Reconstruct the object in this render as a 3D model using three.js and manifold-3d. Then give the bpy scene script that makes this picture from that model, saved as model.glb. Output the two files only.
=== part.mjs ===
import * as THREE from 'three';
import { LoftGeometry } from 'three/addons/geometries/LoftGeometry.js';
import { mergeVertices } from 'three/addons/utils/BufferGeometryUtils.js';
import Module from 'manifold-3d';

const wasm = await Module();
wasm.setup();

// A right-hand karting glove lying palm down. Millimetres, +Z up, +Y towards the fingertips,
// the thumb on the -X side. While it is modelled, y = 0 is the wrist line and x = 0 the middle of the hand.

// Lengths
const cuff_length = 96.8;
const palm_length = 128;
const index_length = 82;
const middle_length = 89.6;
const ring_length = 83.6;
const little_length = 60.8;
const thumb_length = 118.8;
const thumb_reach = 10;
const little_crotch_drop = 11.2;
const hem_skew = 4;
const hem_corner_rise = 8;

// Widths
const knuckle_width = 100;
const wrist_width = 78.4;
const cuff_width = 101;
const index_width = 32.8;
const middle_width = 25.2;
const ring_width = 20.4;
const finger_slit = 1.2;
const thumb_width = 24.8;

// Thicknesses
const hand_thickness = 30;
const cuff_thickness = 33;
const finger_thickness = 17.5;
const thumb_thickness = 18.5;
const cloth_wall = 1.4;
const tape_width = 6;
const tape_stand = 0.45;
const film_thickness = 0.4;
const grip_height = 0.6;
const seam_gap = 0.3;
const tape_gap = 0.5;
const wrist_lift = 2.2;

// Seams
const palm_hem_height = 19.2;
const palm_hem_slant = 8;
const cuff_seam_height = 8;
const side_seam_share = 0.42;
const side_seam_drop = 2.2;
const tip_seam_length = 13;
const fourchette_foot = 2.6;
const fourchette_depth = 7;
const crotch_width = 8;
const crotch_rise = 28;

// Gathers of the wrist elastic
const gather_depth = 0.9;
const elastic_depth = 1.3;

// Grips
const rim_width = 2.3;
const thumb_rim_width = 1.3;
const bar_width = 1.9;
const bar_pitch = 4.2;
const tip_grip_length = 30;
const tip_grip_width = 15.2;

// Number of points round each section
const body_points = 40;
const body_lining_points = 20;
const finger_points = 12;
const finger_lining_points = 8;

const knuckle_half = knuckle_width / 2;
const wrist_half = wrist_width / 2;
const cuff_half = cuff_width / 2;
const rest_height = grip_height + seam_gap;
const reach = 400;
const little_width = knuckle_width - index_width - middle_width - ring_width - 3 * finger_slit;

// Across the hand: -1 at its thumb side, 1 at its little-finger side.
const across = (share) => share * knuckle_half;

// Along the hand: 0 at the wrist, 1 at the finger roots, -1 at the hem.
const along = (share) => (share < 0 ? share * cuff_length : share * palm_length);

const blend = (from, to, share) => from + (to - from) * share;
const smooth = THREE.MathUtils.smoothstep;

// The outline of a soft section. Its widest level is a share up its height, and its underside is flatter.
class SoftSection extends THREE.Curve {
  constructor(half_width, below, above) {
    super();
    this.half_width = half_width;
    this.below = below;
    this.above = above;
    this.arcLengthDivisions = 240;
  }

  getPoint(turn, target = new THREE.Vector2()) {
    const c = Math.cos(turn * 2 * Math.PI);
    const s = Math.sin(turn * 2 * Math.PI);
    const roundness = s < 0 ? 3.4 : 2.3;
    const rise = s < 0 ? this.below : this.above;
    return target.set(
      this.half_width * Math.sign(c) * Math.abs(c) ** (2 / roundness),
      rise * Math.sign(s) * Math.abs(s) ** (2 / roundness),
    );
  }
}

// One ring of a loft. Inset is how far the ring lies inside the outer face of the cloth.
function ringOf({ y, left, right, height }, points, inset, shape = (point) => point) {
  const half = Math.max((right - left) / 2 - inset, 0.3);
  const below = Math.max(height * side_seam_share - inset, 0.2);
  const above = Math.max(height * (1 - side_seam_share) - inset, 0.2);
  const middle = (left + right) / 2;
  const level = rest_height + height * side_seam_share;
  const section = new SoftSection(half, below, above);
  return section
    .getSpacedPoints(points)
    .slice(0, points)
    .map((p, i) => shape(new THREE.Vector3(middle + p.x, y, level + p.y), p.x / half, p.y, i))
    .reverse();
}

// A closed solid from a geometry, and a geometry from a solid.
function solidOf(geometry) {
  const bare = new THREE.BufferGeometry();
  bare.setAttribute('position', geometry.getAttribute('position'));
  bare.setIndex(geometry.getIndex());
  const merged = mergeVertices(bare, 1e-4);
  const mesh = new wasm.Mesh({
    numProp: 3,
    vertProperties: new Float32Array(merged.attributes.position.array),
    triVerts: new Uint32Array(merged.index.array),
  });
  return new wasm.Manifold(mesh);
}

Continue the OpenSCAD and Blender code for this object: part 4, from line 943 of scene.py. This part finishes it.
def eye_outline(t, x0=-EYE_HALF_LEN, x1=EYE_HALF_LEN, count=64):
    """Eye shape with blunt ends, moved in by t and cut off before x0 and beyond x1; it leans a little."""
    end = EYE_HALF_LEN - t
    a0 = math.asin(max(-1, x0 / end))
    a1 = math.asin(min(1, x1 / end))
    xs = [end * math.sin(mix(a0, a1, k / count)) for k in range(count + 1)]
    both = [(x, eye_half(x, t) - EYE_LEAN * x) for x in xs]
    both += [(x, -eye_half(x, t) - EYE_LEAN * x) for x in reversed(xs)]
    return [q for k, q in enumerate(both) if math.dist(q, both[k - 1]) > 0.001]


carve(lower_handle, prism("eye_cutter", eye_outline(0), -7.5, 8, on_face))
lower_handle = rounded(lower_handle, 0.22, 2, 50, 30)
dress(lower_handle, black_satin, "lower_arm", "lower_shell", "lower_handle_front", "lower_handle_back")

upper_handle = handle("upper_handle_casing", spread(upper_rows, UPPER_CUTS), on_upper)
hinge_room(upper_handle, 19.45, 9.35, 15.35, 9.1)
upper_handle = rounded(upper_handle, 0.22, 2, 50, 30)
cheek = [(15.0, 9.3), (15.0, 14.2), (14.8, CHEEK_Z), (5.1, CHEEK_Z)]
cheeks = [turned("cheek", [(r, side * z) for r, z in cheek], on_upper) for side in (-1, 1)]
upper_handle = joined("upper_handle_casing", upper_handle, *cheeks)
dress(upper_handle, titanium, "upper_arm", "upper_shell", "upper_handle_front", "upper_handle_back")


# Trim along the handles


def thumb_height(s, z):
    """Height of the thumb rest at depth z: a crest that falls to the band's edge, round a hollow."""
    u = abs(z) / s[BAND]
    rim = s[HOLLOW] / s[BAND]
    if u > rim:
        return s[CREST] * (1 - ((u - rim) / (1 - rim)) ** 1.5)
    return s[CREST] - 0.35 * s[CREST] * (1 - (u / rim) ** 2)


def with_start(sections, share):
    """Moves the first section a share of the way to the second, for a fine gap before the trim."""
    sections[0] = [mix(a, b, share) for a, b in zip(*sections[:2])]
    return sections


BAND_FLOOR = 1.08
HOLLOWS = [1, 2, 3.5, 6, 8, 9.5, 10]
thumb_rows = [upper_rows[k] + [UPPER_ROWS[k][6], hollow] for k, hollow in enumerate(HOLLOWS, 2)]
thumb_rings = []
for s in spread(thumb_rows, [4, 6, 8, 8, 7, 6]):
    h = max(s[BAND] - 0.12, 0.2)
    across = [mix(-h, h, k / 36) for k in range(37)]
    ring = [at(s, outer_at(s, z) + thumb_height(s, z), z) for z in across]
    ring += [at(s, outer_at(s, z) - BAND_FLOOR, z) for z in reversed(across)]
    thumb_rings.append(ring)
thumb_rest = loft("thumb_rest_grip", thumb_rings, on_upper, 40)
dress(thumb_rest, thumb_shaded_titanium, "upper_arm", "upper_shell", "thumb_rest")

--

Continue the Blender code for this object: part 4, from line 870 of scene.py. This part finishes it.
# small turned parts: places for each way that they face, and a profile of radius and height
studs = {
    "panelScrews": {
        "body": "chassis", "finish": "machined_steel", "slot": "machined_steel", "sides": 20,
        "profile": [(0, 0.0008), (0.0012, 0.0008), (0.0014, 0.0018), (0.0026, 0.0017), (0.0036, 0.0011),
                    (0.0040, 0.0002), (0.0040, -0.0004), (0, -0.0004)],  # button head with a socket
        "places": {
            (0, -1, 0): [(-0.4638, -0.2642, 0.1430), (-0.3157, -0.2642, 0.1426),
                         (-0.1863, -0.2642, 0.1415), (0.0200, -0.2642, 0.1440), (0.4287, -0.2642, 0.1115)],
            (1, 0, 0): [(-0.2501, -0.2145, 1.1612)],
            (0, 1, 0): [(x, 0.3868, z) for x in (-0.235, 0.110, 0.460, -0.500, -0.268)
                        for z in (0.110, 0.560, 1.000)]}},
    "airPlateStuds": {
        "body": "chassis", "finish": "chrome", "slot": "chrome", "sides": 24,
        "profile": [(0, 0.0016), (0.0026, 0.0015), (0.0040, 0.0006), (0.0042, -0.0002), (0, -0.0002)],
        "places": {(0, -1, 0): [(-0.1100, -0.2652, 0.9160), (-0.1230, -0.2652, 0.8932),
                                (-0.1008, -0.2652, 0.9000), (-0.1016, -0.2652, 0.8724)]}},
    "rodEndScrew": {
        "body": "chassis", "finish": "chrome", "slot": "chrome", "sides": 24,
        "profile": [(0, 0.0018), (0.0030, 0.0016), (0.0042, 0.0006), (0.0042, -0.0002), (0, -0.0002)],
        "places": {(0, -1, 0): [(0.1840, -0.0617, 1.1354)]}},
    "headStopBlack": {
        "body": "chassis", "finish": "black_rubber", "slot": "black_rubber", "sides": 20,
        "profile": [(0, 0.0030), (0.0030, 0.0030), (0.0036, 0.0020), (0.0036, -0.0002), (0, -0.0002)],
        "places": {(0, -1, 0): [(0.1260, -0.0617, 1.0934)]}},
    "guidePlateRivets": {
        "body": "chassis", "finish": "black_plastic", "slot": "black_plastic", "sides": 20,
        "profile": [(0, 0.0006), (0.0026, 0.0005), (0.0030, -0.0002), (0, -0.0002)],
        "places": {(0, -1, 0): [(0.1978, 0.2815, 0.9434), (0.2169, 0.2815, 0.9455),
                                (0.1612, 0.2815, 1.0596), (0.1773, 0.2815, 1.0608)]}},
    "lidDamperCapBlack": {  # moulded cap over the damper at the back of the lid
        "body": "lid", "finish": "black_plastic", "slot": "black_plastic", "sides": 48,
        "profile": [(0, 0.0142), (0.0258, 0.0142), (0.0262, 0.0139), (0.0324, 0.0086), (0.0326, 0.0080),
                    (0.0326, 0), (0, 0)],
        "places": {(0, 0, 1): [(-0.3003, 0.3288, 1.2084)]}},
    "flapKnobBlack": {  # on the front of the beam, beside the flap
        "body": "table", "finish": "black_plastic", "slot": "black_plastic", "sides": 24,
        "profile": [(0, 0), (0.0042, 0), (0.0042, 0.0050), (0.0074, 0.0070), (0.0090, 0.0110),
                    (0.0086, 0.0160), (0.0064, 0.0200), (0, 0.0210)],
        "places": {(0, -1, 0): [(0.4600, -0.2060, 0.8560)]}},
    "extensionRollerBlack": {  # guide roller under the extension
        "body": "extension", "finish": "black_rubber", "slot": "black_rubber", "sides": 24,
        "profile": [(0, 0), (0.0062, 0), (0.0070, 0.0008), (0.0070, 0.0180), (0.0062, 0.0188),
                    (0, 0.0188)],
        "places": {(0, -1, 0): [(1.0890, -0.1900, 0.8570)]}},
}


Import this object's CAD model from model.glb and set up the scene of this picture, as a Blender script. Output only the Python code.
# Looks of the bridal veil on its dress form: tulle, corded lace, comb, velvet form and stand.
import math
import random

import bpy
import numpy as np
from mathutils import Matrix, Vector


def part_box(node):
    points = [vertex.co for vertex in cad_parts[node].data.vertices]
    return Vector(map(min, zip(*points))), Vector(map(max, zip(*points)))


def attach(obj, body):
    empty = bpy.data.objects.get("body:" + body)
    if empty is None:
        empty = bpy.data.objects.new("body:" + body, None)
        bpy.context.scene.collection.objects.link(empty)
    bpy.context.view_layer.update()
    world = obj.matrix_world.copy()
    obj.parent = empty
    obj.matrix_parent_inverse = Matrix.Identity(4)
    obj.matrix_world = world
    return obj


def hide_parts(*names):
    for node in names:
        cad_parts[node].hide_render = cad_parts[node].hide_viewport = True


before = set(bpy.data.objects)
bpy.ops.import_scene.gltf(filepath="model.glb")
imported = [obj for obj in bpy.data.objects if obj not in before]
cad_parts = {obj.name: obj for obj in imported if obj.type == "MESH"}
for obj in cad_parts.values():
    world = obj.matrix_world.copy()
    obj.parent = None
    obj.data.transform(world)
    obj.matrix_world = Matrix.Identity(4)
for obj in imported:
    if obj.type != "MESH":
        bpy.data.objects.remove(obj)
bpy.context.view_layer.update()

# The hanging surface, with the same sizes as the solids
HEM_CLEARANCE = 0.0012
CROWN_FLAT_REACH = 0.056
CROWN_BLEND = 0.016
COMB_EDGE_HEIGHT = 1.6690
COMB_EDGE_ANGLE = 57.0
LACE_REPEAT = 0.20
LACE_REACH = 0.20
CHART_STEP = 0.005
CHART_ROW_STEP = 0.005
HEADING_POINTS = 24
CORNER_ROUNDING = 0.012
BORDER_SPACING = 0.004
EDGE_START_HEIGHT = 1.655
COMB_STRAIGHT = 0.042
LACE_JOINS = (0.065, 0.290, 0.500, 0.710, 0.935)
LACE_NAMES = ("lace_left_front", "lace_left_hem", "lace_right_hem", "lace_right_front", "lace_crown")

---

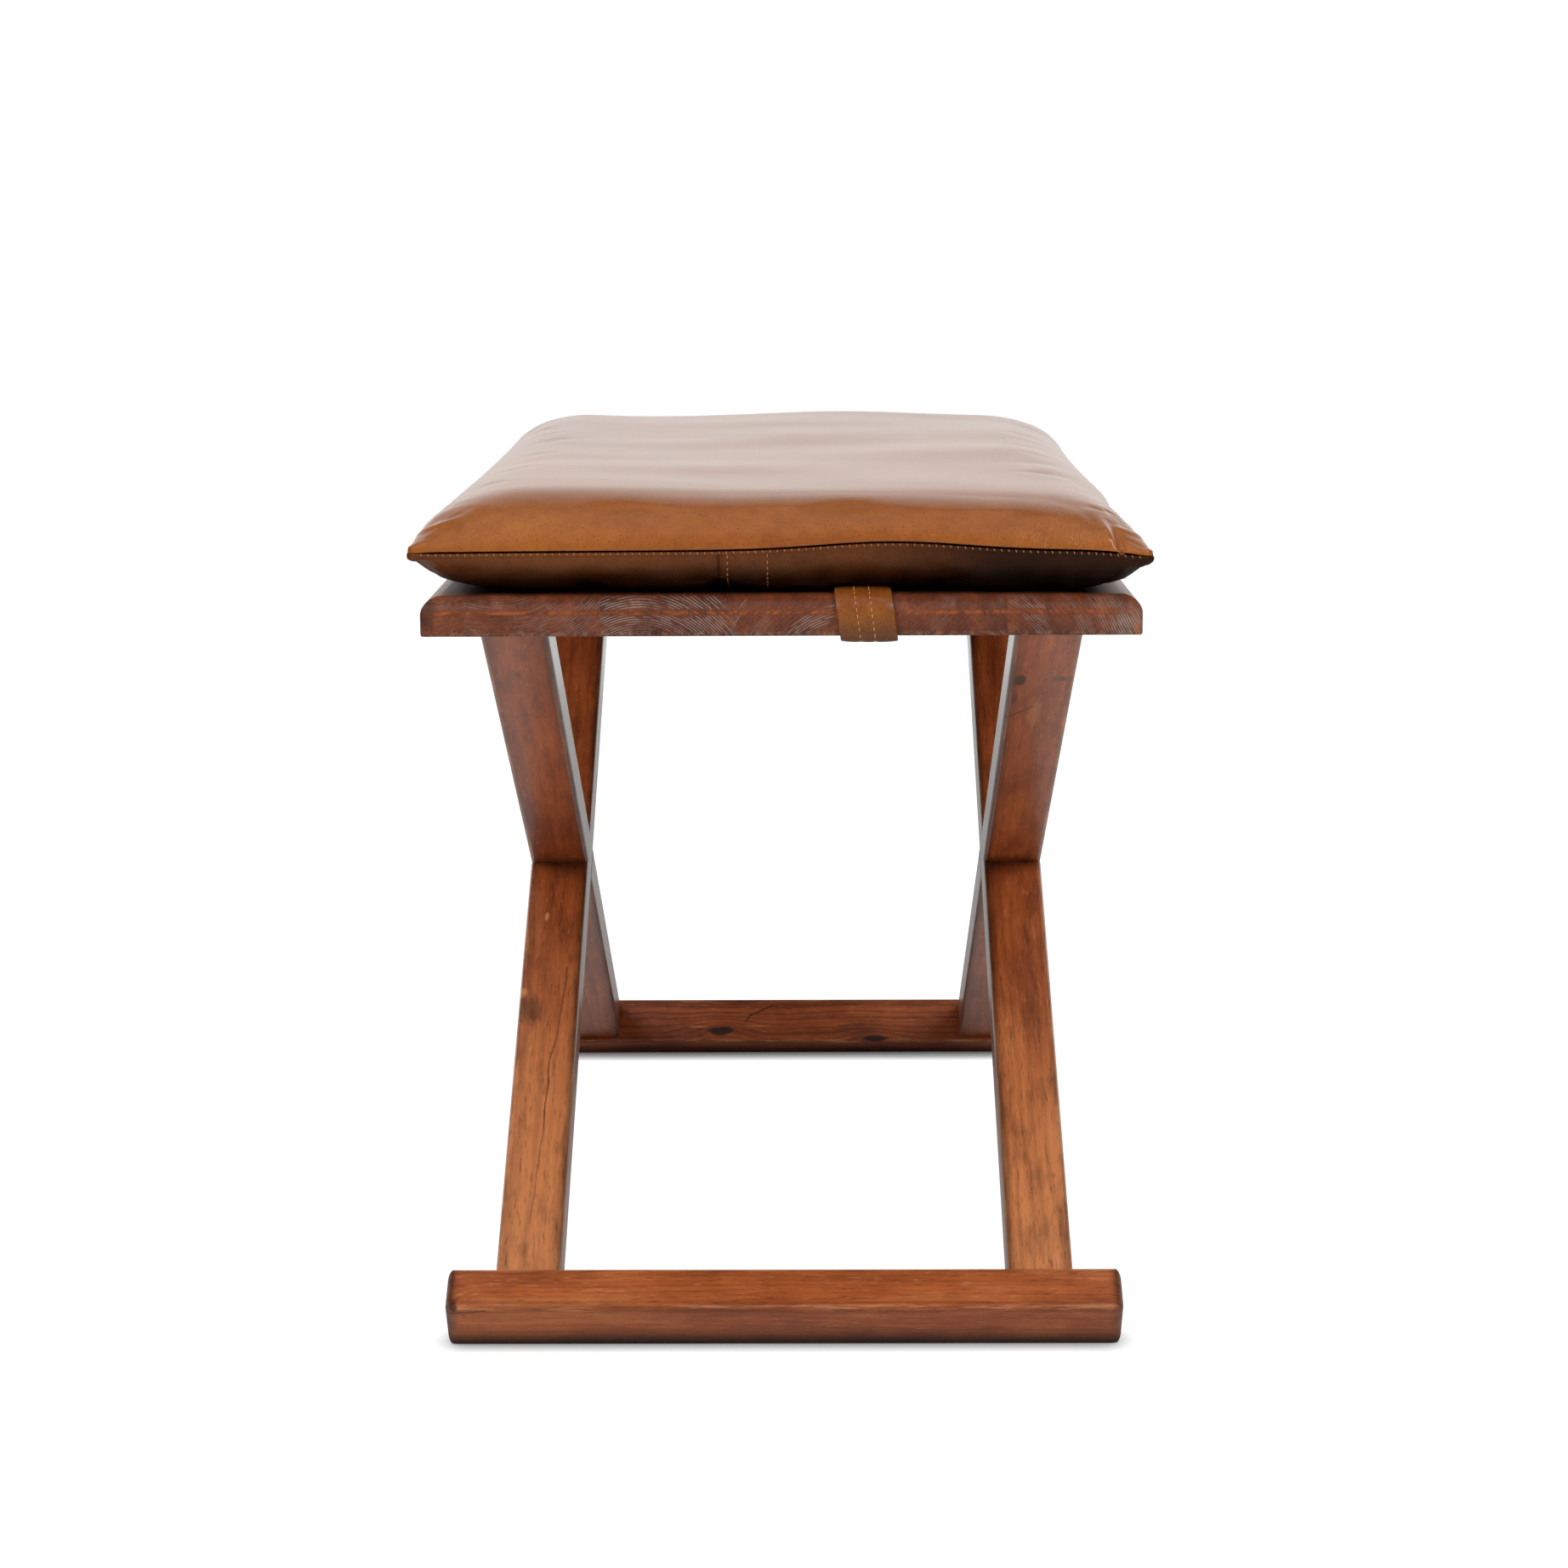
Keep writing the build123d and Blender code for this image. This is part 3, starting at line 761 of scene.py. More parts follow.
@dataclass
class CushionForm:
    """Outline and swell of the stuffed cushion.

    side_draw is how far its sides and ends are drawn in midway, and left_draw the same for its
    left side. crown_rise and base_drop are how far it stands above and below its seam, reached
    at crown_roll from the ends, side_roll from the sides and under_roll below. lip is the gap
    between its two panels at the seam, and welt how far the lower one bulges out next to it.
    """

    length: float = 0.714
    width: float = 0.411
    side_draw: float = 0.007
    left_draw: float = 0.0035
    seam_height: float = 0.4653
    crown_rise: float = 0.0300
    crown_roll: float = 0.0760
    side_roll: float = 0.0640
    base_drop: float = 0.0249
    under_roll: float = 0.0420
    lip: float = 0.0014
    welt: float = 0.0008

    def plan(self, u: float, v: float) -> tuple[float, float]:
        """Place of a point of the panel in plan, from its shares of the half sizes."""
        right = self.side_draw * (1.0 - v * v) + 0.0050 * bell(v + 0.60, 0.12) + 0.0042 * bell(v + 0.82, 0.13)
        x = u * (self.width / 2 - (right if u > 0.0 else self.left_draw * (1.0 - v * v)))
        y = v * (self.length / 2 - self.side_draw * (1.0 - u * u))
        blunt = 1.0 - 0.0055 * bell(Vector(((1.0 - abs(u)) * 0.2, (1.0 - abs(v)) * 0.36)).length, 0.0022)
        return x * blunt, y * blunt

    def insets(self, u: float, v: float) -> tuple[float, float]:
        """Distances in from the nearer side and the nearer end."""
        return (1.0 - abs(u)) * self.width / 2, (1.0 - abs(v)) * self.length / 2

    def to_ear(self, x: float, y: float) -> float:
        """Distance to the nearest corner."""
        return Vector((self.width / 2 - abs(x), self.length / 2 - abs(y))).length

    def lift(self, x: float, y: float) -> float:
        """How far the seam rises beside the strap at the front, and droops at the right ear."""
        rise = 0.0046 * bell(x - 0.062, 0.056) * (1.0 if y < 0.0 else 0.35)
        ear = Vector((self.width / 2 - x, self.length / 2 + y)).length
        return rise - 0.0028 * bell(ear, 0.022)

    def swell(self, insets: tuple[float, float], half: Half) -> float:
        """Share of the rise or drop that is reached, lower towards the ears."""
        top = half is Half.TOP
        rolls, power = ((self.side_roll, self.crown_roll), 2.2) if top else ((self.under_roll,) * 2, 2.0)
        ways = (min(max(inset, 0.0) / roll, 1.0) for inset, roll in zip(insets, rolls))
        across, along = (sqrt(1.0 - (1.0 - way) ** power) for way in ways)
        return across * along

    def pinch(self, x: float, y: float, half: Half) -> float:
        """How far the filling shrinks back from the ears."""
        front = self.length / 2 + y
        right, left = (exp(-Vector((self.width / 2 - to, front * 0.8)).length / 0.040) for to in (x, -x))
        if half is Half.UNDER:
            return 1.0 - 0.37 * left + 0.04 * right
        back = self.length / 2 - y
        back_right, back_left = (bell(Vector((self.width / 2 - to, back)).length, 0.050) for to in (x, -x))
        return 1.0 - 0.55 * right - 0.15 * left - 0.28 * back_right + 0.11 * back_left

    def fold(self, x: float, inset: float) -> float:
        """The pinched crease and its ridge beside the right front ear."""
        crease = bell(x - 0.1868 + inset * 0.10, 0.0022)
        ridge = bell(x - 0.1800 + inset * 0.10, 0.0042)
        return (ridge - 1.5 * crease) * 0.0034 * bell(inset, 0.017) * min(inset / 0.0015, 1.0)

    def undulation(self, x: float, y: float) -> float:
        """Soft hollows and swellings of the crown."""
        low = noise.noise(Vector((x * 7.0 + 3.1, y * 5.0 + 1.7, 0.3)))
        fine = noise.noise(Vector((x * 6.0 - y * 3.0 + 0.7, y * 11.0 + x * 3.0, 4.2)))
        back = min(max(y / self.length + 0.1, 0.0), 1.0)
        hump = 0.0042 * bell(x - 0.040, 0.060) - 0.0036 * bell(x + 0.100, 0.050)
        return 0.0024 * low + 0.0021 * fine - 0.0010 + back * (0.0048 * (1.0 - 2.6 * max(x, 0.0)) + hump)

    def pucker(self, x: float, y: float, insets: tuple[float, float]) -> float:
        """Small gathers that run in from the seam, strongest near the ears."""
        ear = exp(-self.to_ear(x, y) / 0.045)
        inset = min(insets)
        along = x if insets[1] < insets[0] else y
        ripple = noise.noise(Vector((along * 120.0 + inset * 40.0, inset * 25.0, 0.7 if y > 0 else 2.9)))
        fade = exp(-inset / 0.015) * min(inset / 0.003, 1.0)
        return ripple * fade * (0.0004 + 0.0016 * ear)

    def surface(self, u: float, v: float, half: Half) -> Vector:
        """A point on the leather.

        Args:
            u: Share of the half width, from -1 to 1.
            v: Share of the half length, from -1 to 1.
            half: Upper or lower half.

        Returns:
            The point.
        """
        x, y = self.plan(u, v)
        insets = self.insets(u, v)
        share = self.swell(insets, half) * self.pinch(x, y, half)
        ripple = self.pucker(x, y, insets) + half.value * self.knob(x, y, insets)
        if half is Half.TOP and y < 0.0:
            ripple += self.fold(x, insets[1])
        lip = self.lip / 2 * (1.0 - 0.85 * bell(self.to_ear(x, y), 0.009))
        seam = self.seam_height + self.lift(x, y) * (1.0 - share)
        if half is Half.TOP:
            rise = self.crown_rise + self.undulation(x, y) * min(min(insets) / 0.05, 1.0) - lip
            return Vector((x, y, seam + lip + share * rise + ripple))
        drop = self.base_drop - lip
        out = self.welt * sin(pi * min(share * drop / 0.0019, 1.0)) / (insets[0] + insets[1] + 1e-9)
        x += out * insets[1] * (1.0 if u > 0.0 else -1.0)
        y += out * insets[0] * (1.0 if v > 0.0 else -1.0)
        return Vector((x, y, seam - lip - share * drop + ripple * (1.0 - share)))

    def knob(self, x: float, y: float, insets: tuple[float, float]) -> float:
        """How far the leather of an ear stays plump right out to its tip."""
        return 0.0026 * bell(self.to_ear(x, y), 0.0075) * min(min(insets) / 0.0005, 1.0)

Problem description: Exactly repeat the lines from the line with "Reconstruct the object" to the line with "wasm.setup();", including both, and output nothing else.

Answer to the problem:
Reconstruct the object in this render as a 3D model using three.js and manifold-3d. Then give the bpy scene script that makes this picture from that model, saved as model.glb. Output the two files only.
=== part.mjs ===
import * as THREE from 'three';
import { LoftGeometry } from 'three/addons/geometries/LoftGeometry.js';
import { mergeVertices } from 'three/addons/utils/BufferGeometryUtils.js';
import Module from 'manifold-3d';

const wasm = await Module();
wasm.setup();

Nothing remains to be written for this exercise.